» WHAT TO PRODUCE:
Provide only the number of lines in the data below that contain the word "from".

» ENTRIES SHOWN:

_____

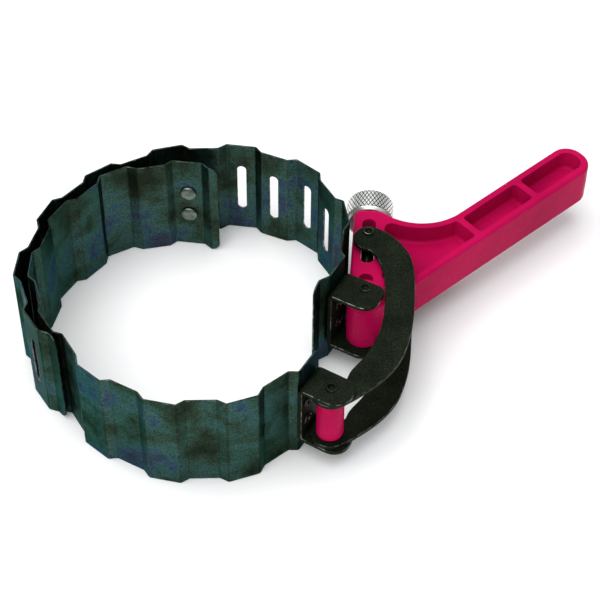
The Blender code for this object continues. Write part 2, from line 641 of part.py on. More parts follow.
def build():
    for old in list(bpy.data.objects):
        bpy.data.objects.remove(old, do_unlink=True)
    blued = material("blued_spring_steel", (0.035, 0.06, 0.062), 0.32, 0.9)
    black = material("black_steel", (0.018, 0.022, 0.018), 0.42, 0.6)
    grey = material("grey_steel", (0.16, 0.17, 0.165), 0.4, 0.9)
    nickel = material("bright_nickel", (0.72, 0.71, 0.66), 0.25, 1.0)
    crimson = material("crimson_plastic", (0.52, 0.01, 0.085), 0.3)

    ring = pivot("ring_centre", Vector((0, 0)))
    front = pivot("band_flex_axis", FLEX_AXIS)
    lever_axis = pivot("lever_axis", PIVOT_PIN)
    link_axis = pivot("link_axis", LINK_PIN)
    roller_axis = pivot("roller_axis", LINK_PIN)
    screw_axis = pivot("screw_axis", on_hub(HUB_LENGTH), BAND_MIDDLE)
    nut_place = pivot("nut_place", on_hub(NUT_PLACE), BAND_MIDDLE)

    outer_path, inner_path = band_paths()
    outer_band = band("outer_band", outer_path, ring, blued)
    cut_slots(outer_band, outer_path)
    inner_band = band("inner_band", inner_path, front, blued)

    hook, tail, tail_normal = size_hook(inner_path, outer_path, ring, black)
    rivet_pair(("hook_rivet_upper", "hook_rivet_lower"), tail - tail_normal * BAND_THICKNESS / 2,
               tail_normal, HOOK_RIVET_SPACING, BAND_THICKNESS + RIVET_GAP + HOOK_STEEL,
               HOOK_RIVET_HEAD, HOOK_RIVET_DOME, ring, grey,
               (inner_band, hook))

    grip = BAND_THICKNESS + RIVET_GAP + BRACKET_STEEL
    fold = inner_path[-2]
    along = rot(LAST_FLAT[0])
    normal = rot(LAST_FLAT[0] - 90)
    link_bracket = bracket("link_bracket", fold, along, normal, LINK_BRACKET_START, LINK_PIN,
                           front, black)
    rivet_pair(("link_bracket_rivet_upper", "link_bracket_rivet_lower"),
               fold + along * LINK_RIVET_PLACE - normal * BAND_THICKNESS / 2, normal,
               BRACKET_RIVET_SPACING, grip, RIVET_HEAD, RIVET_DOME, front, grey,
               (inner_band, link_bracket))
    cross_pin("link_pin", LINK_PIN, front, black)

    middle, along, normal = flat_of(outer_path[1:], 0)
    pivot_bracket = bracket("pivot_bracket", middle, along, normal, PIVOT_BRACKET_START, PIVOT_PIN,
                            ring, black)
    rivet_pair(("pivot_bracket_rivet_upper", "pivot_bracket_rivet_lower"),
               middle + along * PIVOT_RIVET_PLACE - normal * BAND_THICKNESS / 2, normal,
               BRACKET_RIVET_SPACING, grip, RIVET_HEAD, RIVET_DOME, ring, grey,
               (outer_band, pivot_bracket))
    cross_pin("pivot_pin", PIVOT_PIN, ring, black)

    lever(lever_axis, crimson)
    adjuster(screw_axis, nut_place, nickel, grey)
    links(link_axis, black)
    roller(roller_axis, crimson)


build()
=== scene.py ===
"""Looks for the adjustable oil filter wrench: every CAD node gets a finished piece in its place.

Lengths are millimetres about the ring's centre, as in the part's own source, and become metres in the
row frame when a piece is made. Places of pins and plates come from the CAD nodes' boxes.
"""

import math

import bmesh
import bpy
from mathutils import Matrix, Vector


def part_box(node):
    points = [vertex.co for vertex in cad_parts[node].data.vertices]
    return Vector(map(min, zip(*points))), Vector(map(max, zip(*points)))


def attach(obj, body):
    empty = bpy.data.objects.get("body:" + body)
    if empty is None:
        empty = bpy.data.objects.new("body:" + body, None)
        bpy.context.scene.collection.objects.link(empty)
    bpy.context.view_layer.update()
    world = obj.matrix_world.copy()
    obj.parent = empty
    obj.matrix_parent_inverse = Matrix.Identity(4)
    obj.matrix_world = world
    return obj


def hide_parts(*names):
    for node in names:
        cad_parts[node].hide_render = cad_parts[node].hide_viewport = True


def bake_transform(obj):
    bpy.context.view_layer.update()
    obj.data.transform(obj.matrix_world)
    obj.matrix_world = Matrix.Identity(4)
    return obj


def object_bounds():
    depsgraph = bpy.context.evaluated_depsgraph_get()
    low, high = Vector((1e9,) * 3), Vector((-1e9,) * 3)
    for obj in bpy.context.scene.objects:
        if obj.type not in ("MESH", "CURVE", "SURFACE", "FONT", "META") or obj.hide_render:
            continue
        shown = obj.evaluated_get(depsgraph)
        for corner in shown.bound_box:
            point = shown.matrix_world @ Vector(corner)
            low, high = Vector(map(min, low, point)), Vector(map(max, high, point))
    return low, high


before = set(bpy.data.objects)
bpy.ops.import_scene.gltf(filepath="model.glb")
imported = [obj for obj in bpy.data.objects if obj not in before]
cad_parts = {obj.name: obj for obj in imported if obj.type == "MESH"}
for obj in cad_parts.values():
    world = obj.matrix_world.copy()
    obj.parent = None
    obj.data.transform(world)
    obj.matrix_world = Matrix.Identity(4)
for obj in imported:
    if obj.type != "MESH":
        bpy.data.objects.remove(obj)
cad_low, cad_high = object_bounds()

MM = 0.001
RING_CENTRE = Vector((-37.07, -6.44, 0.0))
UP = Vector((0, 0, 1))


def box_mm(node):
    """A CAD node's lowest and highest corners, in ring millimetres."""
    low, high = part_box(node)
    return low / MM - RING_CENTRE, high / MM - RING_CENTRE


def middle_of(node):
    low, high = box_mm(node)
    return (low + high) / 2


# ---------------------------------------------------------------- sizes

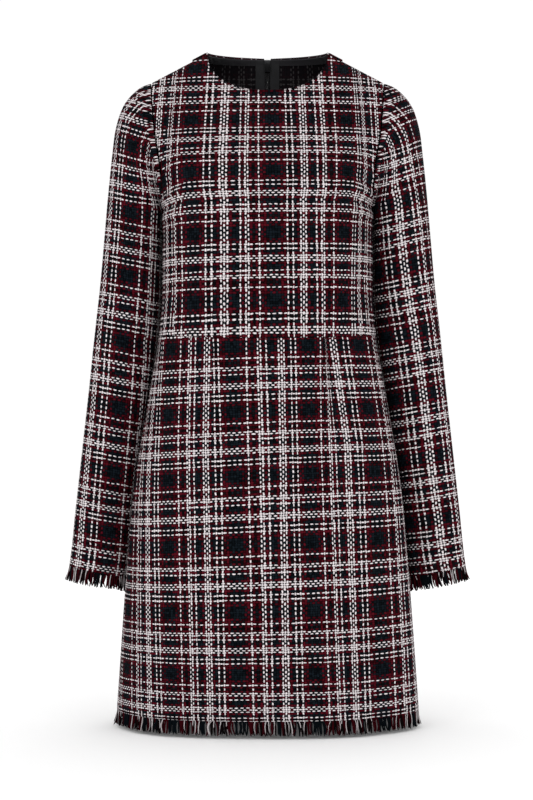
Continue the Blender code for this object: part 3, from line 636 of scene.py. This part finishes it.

_____

» CORRECT RESPONSE:
4